Et pendant ce temps, le RU recevra un surcroît de cotisations sans surcroît corrélatif de charges
Le régime universel n’assumera la totalité des retraites des avocats, à l’instar de la CNBF aujourd’hui, que lorsque le dernier avocat inscrit au tableau avant 2025 cessera de percevoir la sienne. Dans l’intervalle, à partir de 2025, le RU recevra une partie des cotisations des avocats nés après 1975 et la totalité de celles des nouveaux inscrits au tableau. Ceux-ci seront les premiers à bénéficier exclusivement des prestations du régime universel à partir des années 2060. Les avocats nés après 1975 les auront précédés pour une partie de leur retraite à partir de 2037.
Ainsi, pendant douze ans le RU encaissera des cotisations d’avocats sans leur verser la moindre somme et celles qu’il versera à partir de 2037 n’augmenteront que très progressivement au fil des ans. Ce décalage va nécessairement générer un important bénéfice au profit du régime universel pendant plusieurs dizaines d’années, un rêve qu’aucun gestionnaire de régime de retraite par répartition ne se serait autorisé à faire.
Le chiffrage du gain du régime universel est aisé. C’est très exactement le montant des réserves accumulées par la profession d’avocat au jour où les prestations à la charge de la CNBF dépasseront le total des cotisations qu’elle continuera d’encaisser. Soit, a minima, les deux milliards d’euros actuels qui sont susceptibles d’augmenter d’ici à l’entrée en vigueur de la réforme.
La boucle sera bouclée, les deux milliards de réserve seront passés de la poche A à la poche B, sans confiscation ni hold-up, juste au travers du mécanisme de transition que les propos d’Édouard Philippe permettent d’entrevoir. Et quand le bas de laine des avocats sera épuisé, il ne restera plus au RU qu’à financer le déficit du régime de la CNBF subsistant pour les anciens avocats qui continueront d’en bénéficier.

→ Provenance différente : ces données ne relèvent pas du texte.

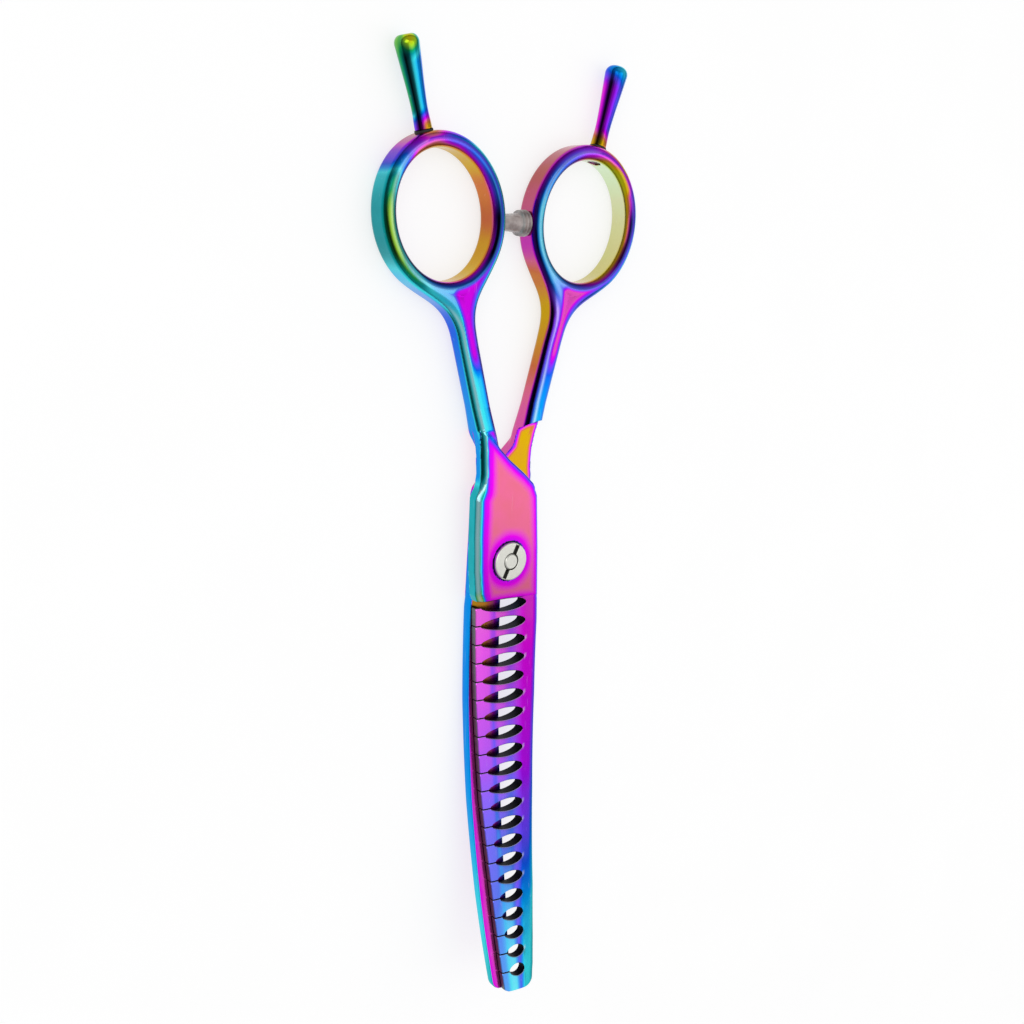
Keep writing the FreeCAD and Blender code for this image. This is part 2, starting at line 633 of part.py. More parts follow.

Et, comme l’a laissé entrevoir le président Macron dans ses propos ruthénois, il se trouvera bien un politicien pour montrer du doigt ces avocats et les désigner à l’opprobre collectif d’une opinion qui aura oublié la véritable histoire des réserves de la caisse de retraite de la profession d’avocat. Histoire au demeurant commune à de nombreuses autres professions rattachées à des caisses autonomes, dont les réserves subiront, pour le plus grand bénéfice du régime universel, le même sort.